(Exercise brief):
Write out the data below in full. Keep it exact.

(Entries shown):

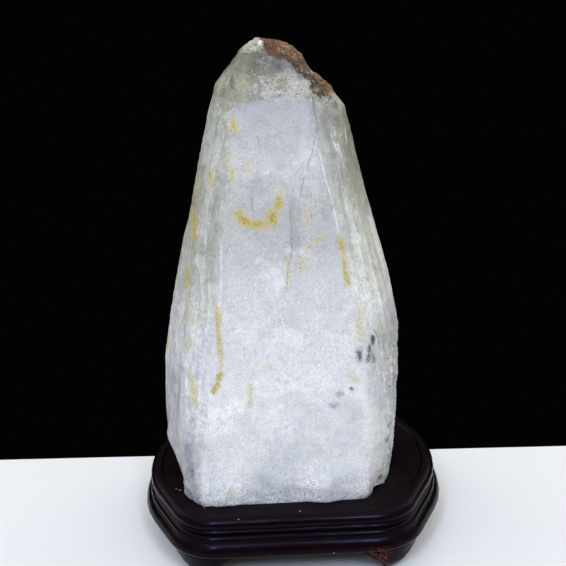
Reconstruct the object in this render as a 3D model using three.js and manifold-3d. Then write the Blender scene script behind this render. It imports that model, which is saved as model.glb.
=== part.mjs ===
// A large milky quartz crystal standing in a low eight-sided hardwood stand.
// Millimetres, +Z up. The origin is the centre of the stand, on the surface that its four feet stand on.
// The front of the stand faces -Y.

import * as THREE from "three";
import { mergeVertices } from "three/addons/utils/BufferGeometryUtils.js";
import Module from "manifold-3d";

const wasm = await Module();
wasm.setup();

// ---- driving dimensions ----

const standWidth = 160; // across the bulge of the lower board
const standDepth = 128;
const frontSide = 114; // the front and the back, before the corners are rounded
const endSide = 34; // the left and right ends, before the corners are rounded
const frontRadius = 28;
const endRadius = 60;
const cornerStep = 9; // degrees of turn in one facet of a rounded corner

const boardGap = 0.3; // between pieces that are glued face to face
const lowerBoardBottom = 15.5;
const feetHeight = lowerBoardBottom - boardGap;
const lowerBoardTop = 27.3;
const upperBoardBottom = lowerBoardTop + boardGap;
const topPlane = 35.2; // the field that the crystal stands in, inside the raised rim
const recessDepth = 3;
const recessPlay = 0.8; // room round the crystal in its recess
const restGap = 0.3; // between the crystal and the floor of its recess
const crystalBottom = topPlane - recessDepth + restGap;

// ---- helpers ----

// A repeatable value from -1 to 1 for a pair of whole numbers.
const scatter = (i, j) => {
  const s = Math.sin(i * 127.1 + j * 311.7) * 43758.5453;
  return 2 * (s - Math.floor(s)) - 1;
};

const mix = (a, b, t) => a + (b - a) * t;

// A row of [height, x, y] read at one height, straight between its entries.
function pointAt(row, z) {
  const i = Math.max(1, row.findIndex(([height]) => height >= z));
  const [a, b] = [row[i - 1], row[i]];
  const t = (z - a[0]) / (b[0] - a[0]);
  return new THREE.Vector2(mix(a[1], b[1], t), mix(a[2], b[2], t));
}

// Skins a stack of rings, bottom first, each ring anticlockwise seen from above, and closes both ends.
function skin(rings) {
  const around = rings[0].length;
  const points = rings.flat();
  const index = [];
  for (let level = 0; level < rings.length - 1; level++)
    for (let k = 0; k < around; k++) {
      const [a, b] = [level * around + k, level * around + ((k + 1) % around)];
      index.push(a, b, b + around, a, b + around, a + around);
    }
  [rings[0], rings.at(-1)].forEach((ring, end) => {
    const first = end ? (rings.length - 1) * around : 0;
    const centre = ring.reduce((sum, p) => sum.add(p), new THREE.Vector3()).divideScalar(around);
    points.push(centre);
    for (let k = 0; k < around; k++) {
      const [a, b] = [first + k, first + ((k + 1) % around)];
      index.push(...(end ? [a, b, points.length - 1] : [b, a, points.length - 1]));
    }
  });
  return new THREE.BufferGeometry().setFromPoints(points).setIndex(index);
}

// three.js geometry to a manifold-3d solid, and back.
function solid(geometry) {
  const bare = geometry.clone();
  for (const name of Object.keys(bare.attributes)) if (name !== "position") bare.deleteAttribute(name);
  const merged = mergeVertices(bare, 1e-4);
  return new wasm.Manifold(
    new wasm.Mesh({
      numProp: 3,
      vertProperties: new Float32Array(merged.attributes.position.array),
      triVerts: new Uint32Array(merged.index.array),
    }),
  );
}

function geometryOf(made) {
  const { vertProperties, triVerts } = made.getMesh();
  const geometry = new THREE.BufferGeometry();
  geometry.setAttribute("position", new THREE.BufferAttribute(new Float32Array(vertProperties), 3));
  geometry.setIndex(new THREE.BufferAttribute(new Uint32Array(triVerts), 1));
  geometry.computeVertexNormals();
  return geometry;
}

// A unit direction from its bearing (0 along +X, 90 along +Y) and its angle from straight up, in degrees.
function direction(bearing, tilt) {
  const [b, t] = [bearing, tilt].map(THREE.MathUtils.degToRad);
  return new THREE.Vector3(Math.sin(t) * Math.cos(b), Math.sin(t) * Math.sin(b), Math.cos(t));
}

// ---- the crystal ----

const shaftTop = 275; // the shaft runs past the point, and the point's faces cut it back

// The long edges of the shaft, anticlockwise from the front left: [height, x, y]. side says what lies between
// an edge and the next one: how many strips the face is folded into, and how deep its lengthwise flutes are.
const shaftEdges = {
  frontLeft: {
    side: { strips: 6, flute: 0.2 },
    row: [[30, -47, -44], [66, -45, -43.5], [98, -39, -42], [138, -32.5, -38], [168, -30.5, -34],
      [201, -26, -28.5], [238, -20, -22], [shaftTop, -14, -15]],
  },
  frontRight: {
    side: { strips: 6, flute: 0.9 },
    row: [[30, 37, -43.5], [98, 40, -41], [121, 38.5, -38.5], [148, 31, -35.5], [175, 25.5, -31.5],
      [199, 21.5, -28], [224, 17, -24.5], [241, 14, -21], [shaftTop, 9, -14]],
  },
  rightRidge: {
    side: { strips: 5, flute: 0.8 },
    row: [[30, 48, -27], [66, 51.5, -27.5], [98, 52, -26], [121, 50, -24], [148, 43, -22.5],
      [175, 37, -19.5], [199, 32.5, -17], [224, 28.5, -13.5], [shaftTop, 22, -8]],
  },
  right: {
    side: { strips: 4, flute: 0.6 },
    row: [[30, 52, -11], [42, 55, -7], [64, 56.5, -2], [92, 58.4, 0], [113, 58.2, 0], [140, 54, 0],
      [166, 47, 0], [191, 40, 0], [216, 35, 0], [230, 31.5, 0], [shaftTop, 19, 0]],
  },
  rightBack: {
    side: { strips: 5, flute: 0.6 },
    row: [[30, 48, 20], [66, 53, 24], [98, 53.5, 25], [130, 48.5, 24], [166, 40, 21], [200, 33, 18],
      [230, 27, 15], [shaftTop, 15, 10]],
  },
  backRight: {
    side: { strips: 7, flute: 0.4 },
    row: [[30, 32, 41], [66, 36, 44], [98, 35, 43], [138, 28, 39], [175, 22, 33], [210, 17, 27],
      [238, 13, 22], [shaftTop, 7, 14]],
  },
  backLeft: {
    side: { strips: 5, flute: 0.7 },
    row: [[30, -35, 40], [66, -40, 43], [98, -41, 42], [138, -36, 37], [175, -30, 31], [210, -25, 25],
      [238, -20, 20], [shaftTop, -12, 12]],
  },
  leftBack: {
    side: { strips: 4, flute: 0.6 },
    row: [[30, -52, 20], [55, -60, 23], [98, -58, 24], [138, -51, 22], [175, -43, 18], [210, -35, 14],
      [238, -28, 11], [shaftTop, -16, 7]],
  },
  left: {
    side: { strips: 4, flute: 0.7 },
    row: [[30, -57, -8], [40, -61.5, -6], [48, -63.4, -4], [53, -66.4, -3], [72, -66.6, -1], [98, -65, 0],
      [131, -59, 0], [158, -52.7, 0], [183, -46, 0], [207, -40.5, 0], [230, -34.7, 0], [shaftTop, -20, 0]],
  },
  leftRidge: {
    side: { strips: 6, flute: 0.9 },
    row: [[30, -53, -33], [66, -58, -29], [98, -54.5, -27], [138, -47.5, -23.5], [168, -43, -20.5],
      [201, -36, -16.5], [232, -29.5, -12.5], [shaftTop, -19, -8]],
  },
};

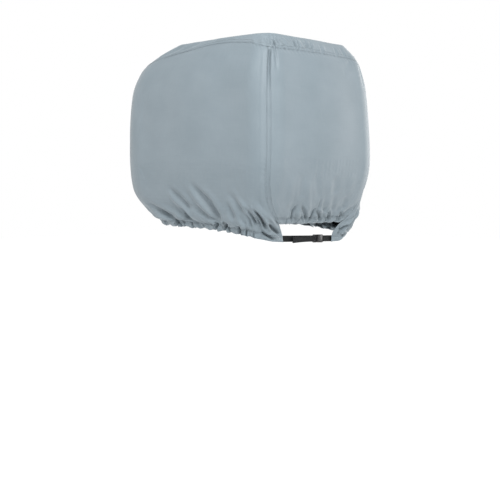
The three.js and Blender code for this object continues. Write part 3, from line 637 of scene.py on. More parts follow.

(Task answer):
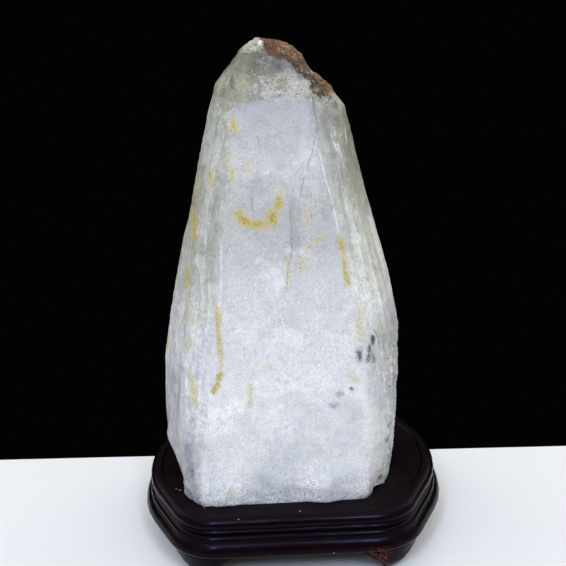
Reconstruct the object in this render as a 3D model using three.js and manifold-3d. Then write the Blender scene script behind this render. It imports that model, which is saved as model.glb.
=== part.mjs ===
// A large milky quartz crystal standing in a low eight-sided hardwood stand.
// Millimetres, +Z up. The origin is the centre of the stand, on the surface that its four feet stand on.
// The front of the stand faces -Y.

import * as THREE from "three";
import { mergeVertices } from "three/addons/utils/BufferGeometryUtils.js";
import Module from "manifold-3d";

const wasm = await Module();
wasm.setup();

// ---- driving dimensions ----

const standWidth = 160; // across the bulge of the lower board
const standDepth = 128;
const frontSide = 114; // the front and the back, before the corners are rounded
const endSide = 34; // the left and right ends, before the corners are rounded
const frontRadius = 28;
const endRadius = 60;
const cornerStep = 9; // degrees of turn in one facet of a rounded corner

const boardGap = 0.3; // between pieces that are glued face to face
const lowerBoardBottom = 15.5;
const feetHeight = lowerBoardBottom - boardGap;
const lowerBoardTop = 27.3;
const upperBoardBottom = lowerBoardTop + boardGap;
const topPlane = 35.2; // the field that the crystal stands in, inside the raised rim
const recessDepth = 3;
const recessPlay = 0.8; // room round the crystal in its recess
const restGap = 0.3; // between the crystal and the floor of its recess
const crystalBottom = topPlane - recessDepth + restGap;

// ---- helpers ----

// A repeatable value from -1 to 1 for a pair of whole numbers.
const scatter = (i, j) => {
  const s = Math.sin(i * 127.1 + j * 311.7) * 43758.5453;
  return 2 * (s - Math.floor(s)) - 1;
};

const mix = (a, b, t) => a + (b - a) * t;

// A row of [height, x, y] read at one height, straight between its entries.
function pointAt(row, z) {
  const i = Math.max(1, row.findIndex(([height]) => height >= z));
  const [a, b] = [row[i - 1], row[i]];
  const t = (z - a[0]) / (b[0] - a[0]);
  return new THREE.Vector2(mix(a[1], b[1], t), mix(a[2], b[2], t));
}

// Skins a stack of rings, bottom first, each ring anticlockwise seen from above, and closes both ends.
function skin(rings) {
  const around = rings[0].length;
  const points = rings.flat();
  const index = [];
  for (let level = 0; level < rings.length - 1; level++)
    for (let k = 0; k < around; k++) {
      const [a, b] = [level * around + k, level * around + ((k + 1) % around)];
      index.push(a, b, b + around, a, b + around, a + around);
    }
  [rings[0], rings.at(-1)].forEach((ring, end) => {
    const first = end ? (rings.length - 1) * around : 0;
    const centre = ring.reduce((sum, p) => sum.add(p), new THREE.Vector3()).divideScalar(around);
    points.push(centre);
    for (let k = 0; k < around; k++) {
      const [a, b] = [first + k, first + ((k + 1) % around)];
      index.push(...(end ? [a, b, points.length - 1] : [b, a, points.length - 1]));
    }
  });
  return new THREE.BufferGeometry().setFromPoints(points).setIndex(index);
}

// three.js geometry to a manifold-3d solid, and back.
function solid(geometry) {
  const bare = geometry.clone();
  for (const name of Object.keys(bare.attributes)) if (name !== "position") bare.deleteAttribute(name);
  const merged = mergeVertices(bare, 1e-4);
  return new wasm.Manifold(
    new wasm.Mesh({
      numProp: 3,
      vertProperties: new Float32Array(merged.attributes.position.array),
      triVerts: new Uint32Array(merged.index.array),
    }),
  );
}

function geometryOf(made) {
  const { vertProperties, triVerts } = made.getMesh();
  const geometry = new THREE.BufferGeometry();
  geometry.setAttribute("position", new THREE.BufferAttribute(new Float32Array(vertProperties), 3));
  geometry.setIndex(new THREE.BufferAttribute(new Uint32Array(triVerts), 1));
  geometry.computeVertexNormals();
  return geometry;
}

// A unit direction from its bearing (0 along +X, 90 along +Y) and its angle from straight up, in degrees.
function direction(bearing, tilt) {
  const [b, t] = [bearing, tilt].map(THREE.MathUtils.degToRad);
  return new THREE.Vector3(Math.sin(t) * Math.cos(b), Math.sin(t) * Math.sin(b), Math.cos(t));
}

// ---- the crystal ----

const shaftTop = 275; // the shaft runs past the point, and the point's faces cut it back

// The long edges of the shaft, anticlockwise from the front left: [height, x, y]. side says what lies between
// an edge and the next one: how many strips the face is folded into, and how deep its lengthwise flutes are.
const shaftEdges = {
  frontLeft: {
    side: { strips: 6, flute: 0.2 },
    row: [[30, -47, -44], [66, -45, -43.5], [98, -39, -42], [138, -32.5, -38], [168, -30.5, -34],
      [201, -26, -28.5], [238, -20, -22], [shaftTop, -14, -15]],
  },
  frontRight: {
    side: { strips: 6, flute: 0.9 },
    row: [[30, 37, -43.5], [98, 40, -41], [121, 38.5, -38.5], [148, 31, -35.5], [175, 25.5, -31.5],
      [199, 21.5, -28], [224, 17, -24.5], [241, 14, -21], [shaftTop, 9, -14]],
  },
  rightRidge: {
    side: { strips: 5, flute: 0.8 },
    row: [[30, 48, -27], [66, 51.5, -27.5], [98, 52, -26], [121, 50, -24], [148, 43, -22.5],
      [175, 37, -19.5], [199, 32.5, -17], [224, 28.5, -13.5], [shaftTop, 22, -8]],
  },
  right: {
    side: { strips: 4, flute: 0.6 },
    row: [[30, 52, -11], [42, 55, -7], [64, 56.5, -2], [92, 58.4, 0], [113, 58.2, 0], [140, 54, 0],
      [166, 47, 0], [191, 40, 0], [216, 35, 0], [230, 31.5, 0], [shaftTop, 19, 0]],
  },
  rightBack: {
    side: { strips: 5, flute: 0.6 },
    row: [[30, 48, 20], [66, 53, 24], [98, 53.5, 25], [130, 48.5, 24], [166, 40, 21], [200, 33, 18],
      [230, 27, 15], [shaftTop, 15, 10]],
  },
  backRight: {
    side: { strips: 7, flute: 0.4 },
    row: [[30, 32, 41], [66, 36, 44], [98, 35, 43], [138, 28, 39], [175, 22, 33], [210, 17, 27],
      [238, 13, 22], [shaftTop, 7, 14]],
  },
  backLeft: {
    side: { strips: 5, flute: 0.7 },
    row: [[30, -35, 40], [66, -40, 43], [98, -41, 42], [138, -36, 37], [175, -30, 31], [210, -25, 25],
      [238, -20, 20], [shaftTop, -12, 12]],
  },
  leftBack: {
    side: { strips: 4, flute: 0.6 },
    row: [[30, -52, 20], [55, -60, 23], [98, -58, 24], [138, -51, 22], [175, -43, 18], [210, -35, 14],
      [238, -28, 11], [shaftTop, -16, 7]],
  },
  left: {
    side: { strips: 4, flute: 0.7 },
    row: [[30, -57, -8], [40, -61.5, -6], [48, -63.4, -4], [53, -66.4, -3], [72, -66.6, -1], [98, -65, 0],
      [131, -59, 0], [158, -52.7, 0], [183, -46, 0], [207, -40.5, 0], [230, -34.7, 0], [shaftTop, -20, 0]],
  },
  leftRidge: {
    side: { strips: 6, flute: 0.9 },
    row: [[30, -53, -33], [66, -58, -29], [98, -54.5, -27], [138, -47.5, -23.5], [168, -43, -20.5],
      [201, -36, -16.5], [232, -29.5, -12.5], [shaftTop, -19, -8]],
  },
};

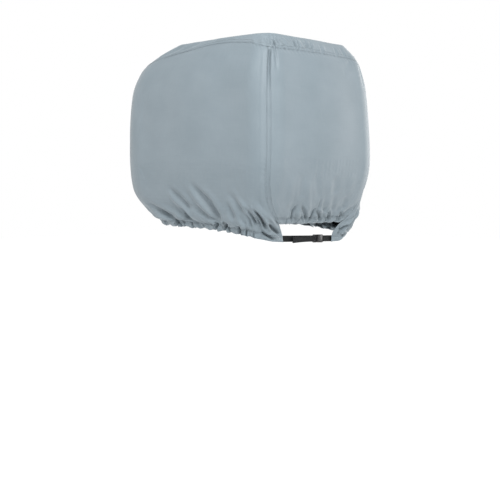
The three.js and Blender code for this object continues. Write part 3, from line 637 of scene.py on. More parts follow.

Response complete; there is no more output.